### TASK REQUIREMENTS
Look through the data below and report how many lines include "handed". Only the number should be given.

### RECORD EXTRACTS
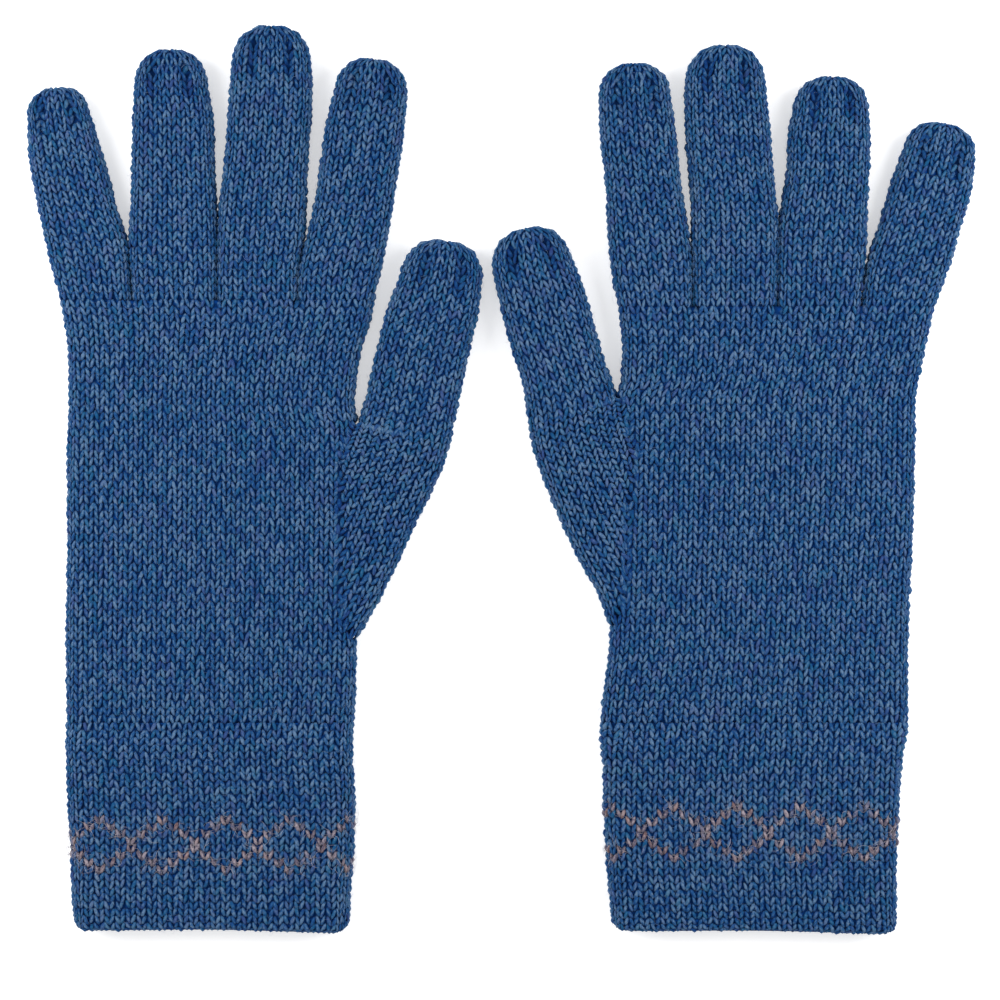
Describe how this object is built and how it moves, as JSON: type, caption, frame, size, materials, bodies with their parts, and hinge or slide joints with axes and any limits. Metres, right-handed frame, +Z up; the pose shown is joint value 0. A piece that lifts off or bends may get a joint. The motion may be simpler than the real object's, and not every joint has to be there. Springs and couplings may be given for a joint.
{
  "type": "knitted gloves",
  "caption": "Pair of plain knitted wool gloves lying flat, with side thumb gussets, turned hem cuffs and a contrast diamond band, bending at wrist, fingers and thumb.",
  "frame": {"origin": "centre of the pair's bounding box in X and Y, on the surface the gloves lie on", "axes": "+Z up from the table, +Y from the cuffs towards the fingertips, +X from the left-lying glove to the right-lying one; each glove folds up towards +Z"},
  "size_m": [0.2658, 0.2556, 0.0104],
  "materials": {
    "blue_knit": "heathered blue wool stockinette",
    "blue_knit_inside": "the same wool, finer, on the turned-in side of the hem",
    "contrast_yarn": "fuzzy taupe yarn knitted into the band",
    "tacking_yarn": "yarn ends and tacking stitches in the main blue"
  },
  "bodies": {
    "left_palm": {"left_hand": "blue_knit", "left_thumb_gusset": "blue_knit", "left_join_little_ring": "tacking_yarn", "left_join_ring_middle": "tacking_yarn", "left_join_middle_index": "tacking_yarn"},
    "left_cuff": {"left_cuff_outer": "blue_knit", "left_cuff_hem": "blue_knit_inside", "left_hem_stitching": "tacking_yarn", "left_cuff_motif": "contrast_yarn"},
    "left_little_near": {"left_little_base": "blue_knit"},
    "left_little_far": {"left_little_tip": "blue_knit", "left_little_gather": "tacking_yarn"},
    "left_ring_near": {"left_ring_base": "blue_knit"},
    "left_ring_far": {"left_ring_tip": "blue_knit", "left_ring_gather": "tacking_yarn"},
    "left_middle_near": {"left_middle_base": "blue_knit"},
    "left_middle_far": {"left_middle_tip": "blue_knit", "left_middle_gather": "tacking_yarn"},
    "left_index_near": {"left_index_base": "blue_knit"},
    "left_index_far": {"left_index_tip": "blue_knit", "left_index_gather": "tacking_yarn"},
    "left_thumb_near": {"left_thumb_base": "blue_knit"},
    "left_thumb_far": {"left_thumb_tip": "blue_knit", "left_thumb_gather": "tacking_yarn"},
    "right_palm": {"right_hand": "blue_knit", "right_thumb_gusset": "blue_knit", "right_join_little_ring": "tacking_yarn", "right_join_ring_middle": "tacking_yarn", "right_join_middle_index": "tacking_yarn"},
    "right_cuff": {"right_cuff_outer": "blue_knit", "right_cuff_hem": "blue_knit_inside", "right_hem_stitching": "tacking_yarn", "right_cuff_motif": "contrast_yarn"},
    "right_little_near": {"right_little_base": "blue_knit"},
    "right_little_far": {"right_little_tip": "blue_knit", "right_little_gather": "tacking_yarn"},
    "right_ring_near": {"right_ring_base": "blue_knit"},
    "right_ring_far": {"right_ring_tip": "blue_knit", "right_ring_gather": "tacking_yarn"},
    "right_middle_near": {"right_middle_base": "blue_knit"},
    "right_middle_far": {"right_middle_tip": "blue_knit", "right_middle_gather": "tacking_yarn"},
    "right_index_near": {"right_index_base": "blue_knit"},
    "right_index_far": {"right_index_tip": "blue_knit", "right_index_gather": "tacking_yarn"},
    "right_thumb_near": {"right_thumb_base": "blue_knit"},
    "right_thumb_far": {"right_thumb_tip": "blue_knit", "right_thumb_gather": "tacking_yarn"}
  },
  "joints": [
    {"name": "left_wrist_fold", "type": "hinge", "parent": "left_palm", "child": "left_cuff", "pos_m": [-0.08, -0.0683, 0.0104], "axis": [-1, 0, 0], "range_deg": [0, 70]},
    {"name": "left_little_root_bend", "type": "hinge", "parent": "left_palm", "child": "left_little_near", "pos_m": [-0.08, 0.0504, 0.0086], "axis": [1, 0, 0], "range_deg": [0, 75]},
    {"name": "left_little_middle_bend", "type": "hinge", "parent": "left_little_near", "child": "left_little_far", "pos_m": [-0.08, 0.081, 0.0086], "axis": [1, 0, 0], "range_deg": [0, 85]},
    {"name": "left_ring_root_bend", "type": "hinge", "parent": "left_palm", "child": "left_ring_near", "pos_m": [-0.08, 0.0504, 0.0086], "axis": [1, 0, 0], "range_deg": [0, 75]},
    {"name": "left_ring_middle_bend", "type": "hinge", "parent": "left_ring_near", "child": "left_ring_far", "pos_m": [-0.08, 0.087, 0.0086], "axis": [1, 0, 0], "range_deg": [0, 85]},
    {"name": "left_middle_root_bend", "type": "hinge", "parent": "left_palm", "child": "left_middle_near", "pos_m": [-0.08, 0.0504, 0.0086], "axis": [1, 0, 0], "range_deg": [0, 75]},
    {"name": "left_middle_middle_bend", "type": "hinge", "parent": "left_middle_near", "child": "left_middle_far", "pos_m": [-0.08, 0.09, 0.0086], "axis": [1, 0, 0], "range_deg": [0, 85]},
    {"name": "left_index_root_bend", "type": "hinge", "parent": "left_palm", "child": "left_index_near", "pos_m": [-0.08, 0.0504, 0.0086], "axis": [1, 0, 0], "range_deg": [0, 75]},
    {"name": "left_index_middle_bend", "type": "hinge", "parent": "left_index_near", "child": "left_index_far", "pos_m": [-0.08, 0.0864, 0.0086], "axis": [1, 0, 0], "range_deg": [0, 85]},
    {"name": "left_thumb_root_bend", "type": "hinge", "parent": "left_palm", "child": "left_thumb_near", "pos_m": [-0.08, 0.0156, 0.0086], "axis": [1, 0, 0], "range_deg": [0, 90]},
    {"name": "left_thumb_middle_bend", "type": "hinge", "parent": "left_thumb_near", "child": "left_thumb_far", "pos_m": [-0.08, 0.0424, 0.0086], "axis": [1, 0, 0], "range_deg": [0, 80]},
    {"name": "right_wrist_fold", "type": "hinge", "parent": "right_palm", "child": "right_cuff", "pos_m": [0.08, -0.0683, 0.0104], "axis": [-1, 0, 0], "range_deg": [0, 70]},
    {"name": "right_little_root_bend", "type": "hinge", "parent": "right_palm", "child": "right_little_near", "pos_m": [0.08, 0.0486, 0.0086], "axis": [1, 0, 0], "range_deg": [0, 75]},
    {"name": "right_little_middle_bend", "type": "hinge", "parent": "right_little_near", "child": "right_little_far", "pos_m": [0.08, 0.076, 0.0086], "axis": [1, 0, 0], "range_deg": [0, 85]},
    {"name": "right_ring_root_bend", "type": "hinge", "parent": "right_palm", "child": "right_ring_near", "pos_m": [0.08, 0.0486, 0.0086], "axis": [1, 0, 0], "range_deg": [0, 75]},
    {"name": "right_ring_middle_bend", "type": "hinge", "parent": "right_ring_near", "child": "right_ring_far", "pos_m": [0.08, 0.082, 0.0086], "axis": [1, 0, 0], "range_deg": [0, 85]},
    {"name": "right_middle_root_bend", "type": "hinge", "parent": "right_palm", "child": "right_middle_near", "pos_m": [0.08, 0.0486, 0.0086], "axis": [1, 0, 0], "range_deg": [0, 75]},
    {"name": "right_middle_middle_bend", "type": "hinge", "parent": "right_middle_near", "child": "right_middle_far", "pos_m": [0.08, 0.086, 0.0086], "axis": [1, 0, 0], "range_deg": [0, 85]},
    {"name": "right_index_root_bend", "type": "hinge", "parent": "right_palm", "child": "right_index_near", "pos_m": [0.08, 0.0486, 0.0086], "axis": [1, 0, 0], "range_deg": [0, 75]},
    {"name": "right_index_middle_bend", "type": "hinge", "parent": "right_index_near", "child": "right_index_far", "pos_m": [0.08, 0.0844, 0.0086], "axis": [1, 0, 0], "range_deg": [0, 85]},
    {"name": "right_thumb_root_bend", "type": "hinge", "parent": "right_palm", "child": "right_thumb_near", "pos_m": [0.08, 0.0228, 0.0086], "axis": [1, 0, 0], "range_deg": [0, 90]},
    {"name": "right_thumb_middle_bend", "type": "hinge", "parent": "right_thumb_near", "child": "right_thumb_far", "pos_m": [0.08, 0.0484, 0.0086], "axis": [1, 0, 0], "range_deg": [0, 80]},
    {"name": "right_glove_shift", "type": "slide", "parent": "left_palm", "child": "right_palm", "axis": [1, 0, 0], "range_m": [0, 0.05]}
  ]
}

* * *

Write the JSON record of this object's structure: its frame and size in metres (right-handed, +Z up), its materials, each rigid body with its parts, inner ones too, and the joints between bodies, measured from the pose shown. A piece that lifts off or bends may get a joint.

### SOLUTION BELOW
2